Recent Redstone Changes
- As of recent experimental changes (e.g., snapshot 24w33a, August 2024), there have been efforts to reduce redstone dust lag. These changes modify how block updates are caused by redstone wire, making redstone wire only give updates to blocks that can actually receive power from redstone. While this update is generally performance-friendly, it is important to note that it could potentially alter or break some existing redstone contraptions due to the change in update mechanics.
Server Software Optimizations
For server administrators, choosing the right server software and configuring it properly is paramount for performance:
- PaperMC and Spigot: Server software like PaperMC and Spigot are highly recommended for performance-focused deployments. They offer numerous optimizations for redstone and hopper processing that are not present in the vanilla Minecraft server software.
- PaperMC Specifics: PaperMC is particularly noted for its performance enhancements. It includes features like asynchronous chunk loading, which reduces lag spikes when new areas are loaded, and configurable entity activation ranges, allowing server owners to control how far away entities (including item entities and some redstone components) need to be from players before they become fully active. These features directly contribute to a more stable and lag-free server environment, especially when dealing with complex automated bases.
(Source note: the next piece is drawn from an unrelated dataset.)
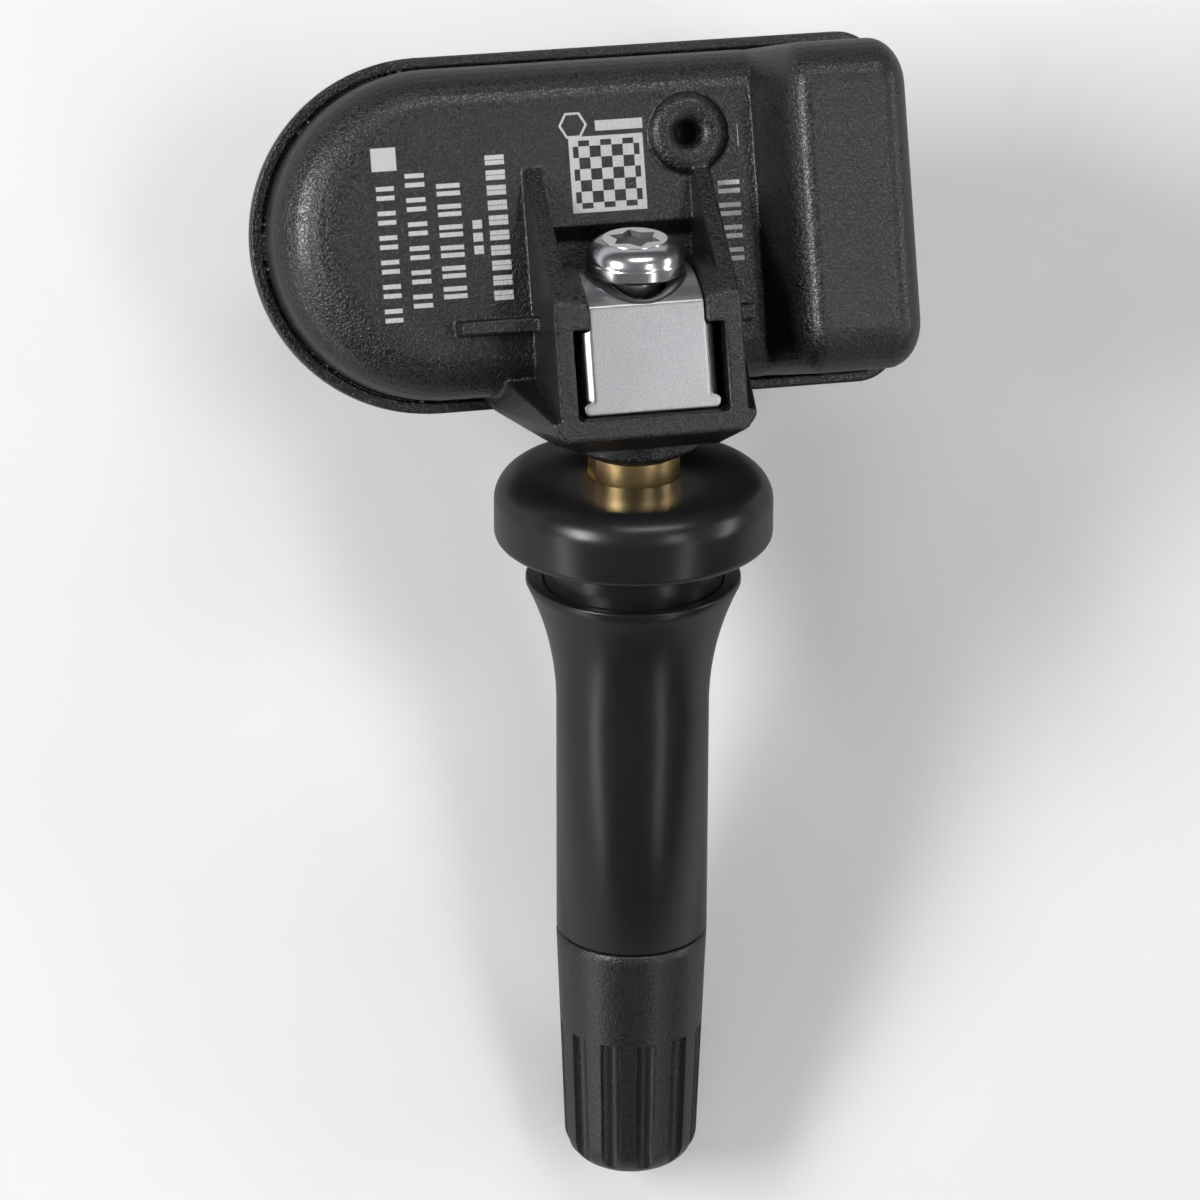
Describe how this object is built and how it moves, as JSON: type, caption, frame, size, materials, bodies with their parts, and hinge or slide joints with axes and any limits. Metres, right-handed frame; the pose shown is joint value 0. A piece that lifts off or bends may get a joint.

Building a lag-free base in Minecraft requires a deep understanding of how hoppers and redstone logic interact with server performance. By minimizing component usage, employing efficient transport methods, leveraging server-side optimizations, and designing with platform-specific mechanics in mind, players can create powerful automated systems without compromising the overall server experience. Adopting these best practices ensures that complex builds remain both functional and performant.